Using a qualitative, descriptive methodology, the research analyzes secondary data drawn from international organizations – including the World Bank and the World Health Organization – to assess the multidimensional consequences of this catastrophic event across urban planning, hydrology and disaster risk management dimensions.

Findings

Storm Daniel exposed critical vulnerabilities in Mediterranean arid and semi-arid regions, where traditional flood paradigms have evolved into cascading phenomena intensified by antecedent heatwaves. Derna’s catastrophic flooding resulted from fundamental urban planning failures, specifically the city’s positioning within floodplains without adequate risk mitigation infrastructure. Despite the substantial financial and social costs incurred, the 2024 reconstruction reproduced the same vulnerable spatial configuration without implementing comprehensive flood management systems or alternative planning frameworks, thereby perpetuating identical hazardous conditions and rendering early warning systems insufficient as standalone solutions.

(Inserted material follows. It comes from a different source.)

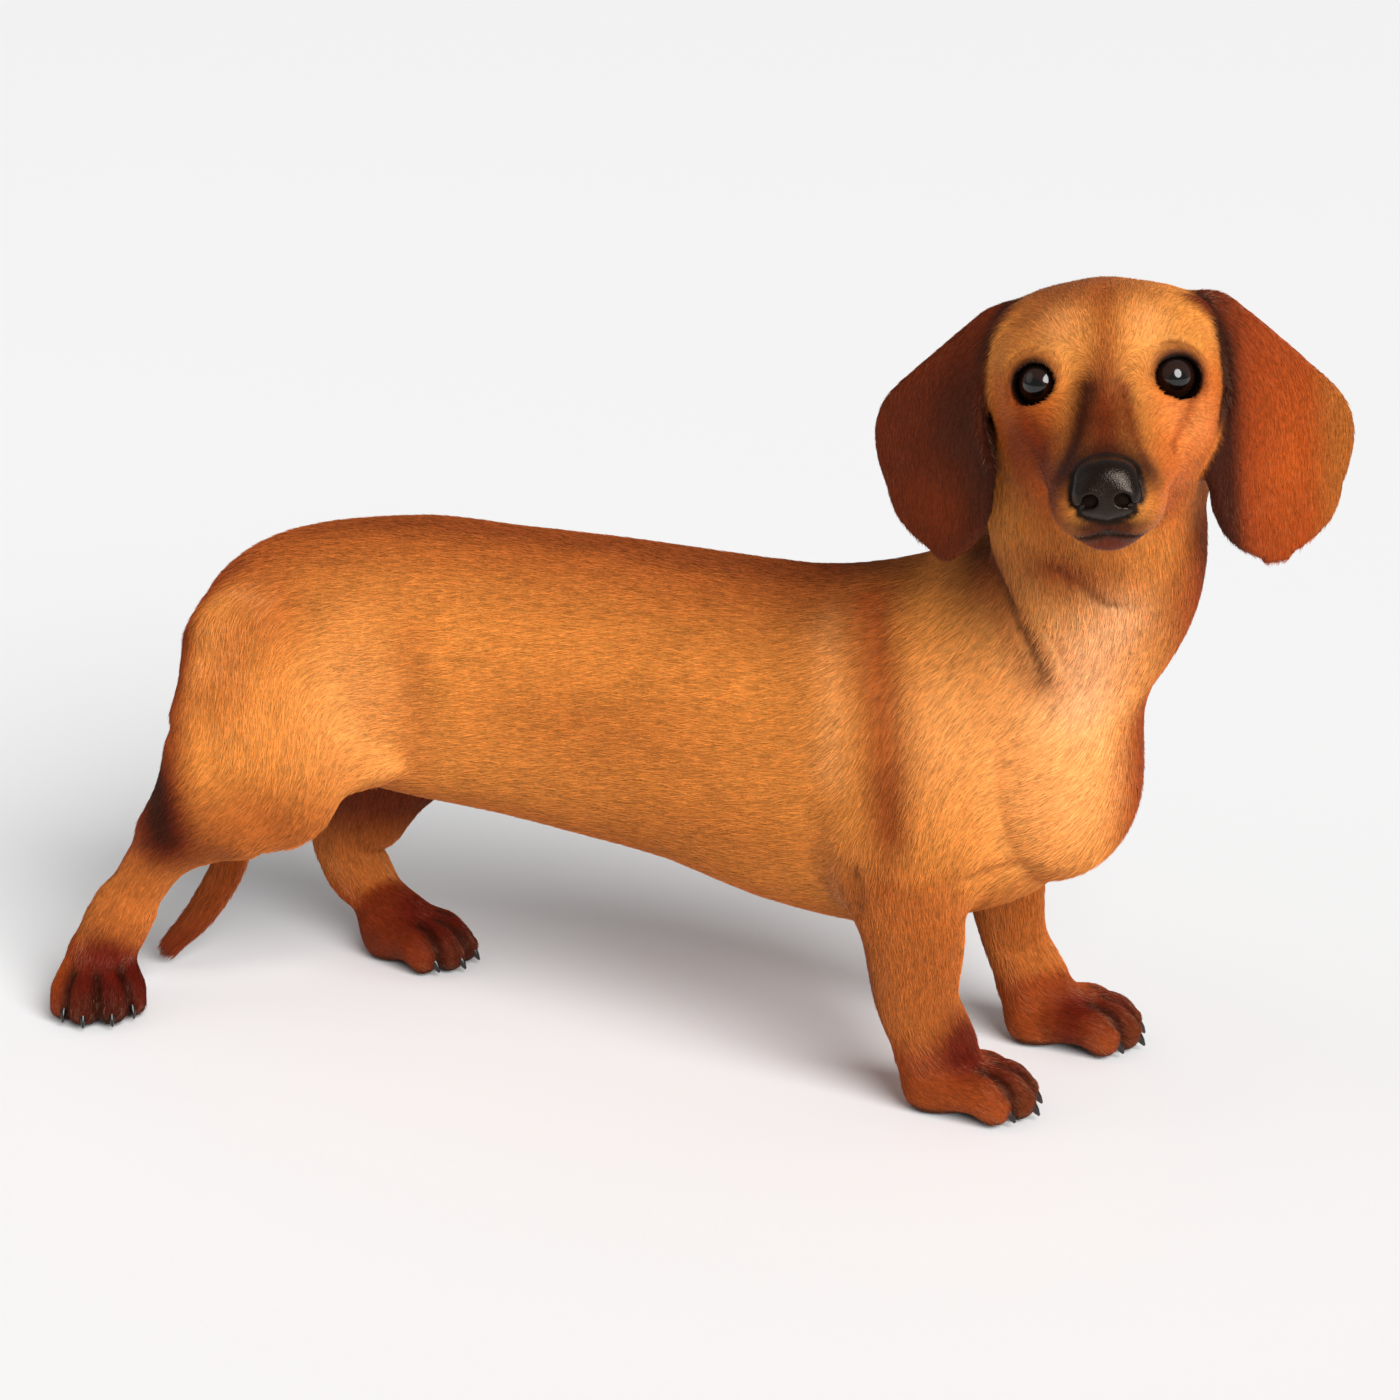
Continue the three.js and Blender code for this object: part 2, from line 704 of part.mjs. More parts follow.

The study further identifies significant knowledge gaps in the hydrology, hydrometeorology and hydroclimatology of flooding in arid regions, compounded by limited observational data and inadequate hydrological modeling capabilities.

Practical implications

This study offers critical practical implications for disaster management and urban planning in vulnerable regions. It highlights the urgent need to move beyond reactive reconstruction toward proactive, comprehensive spatial planning that incorporates region-specific flood risk assessments. Practical steps include strategic relocation of communities from floodplains, implementing robust flood management systems and developing alternative planning frameworks. It emphasizes integrating lessons from catastrophic events into future reconstruction to break the “disaster-reconstruction-vulnerability” cycle, ensuring sustainable resilience in climatically susceptible areas.

Social implications

The perpetuation of vulnerable spatial configurations in Derna has severe social implications. It places communities at constant risk of displacement, injury and loss of life, causing widespread trauma and psychological distress. The repeated cycle of disaster and inadequate reconstruction erodes public trust in authorities and hinders long-term community recovery. Furthermore, it disproportionately affects the most vulnerable populations, exacerbating existing inequalities in access to housing, healthcare, education and livelihoods, creating a precarious and unstable social environment.

Originality/value

This study contributes original insights by demonstrating the economic inefficiency of reactive disaster management approaches and underscoring that sustainable resilience requires comprehensive spatial planning, strategic relocation of vulnerable communities and region-specific risk assessment frameworks. The Derna case serves as a critical reference for integrating lessons learned from catastrophic events into reconstruction planning, offering a replicable analytical framework for similarly exposed arid-region urban context (graphical abstract).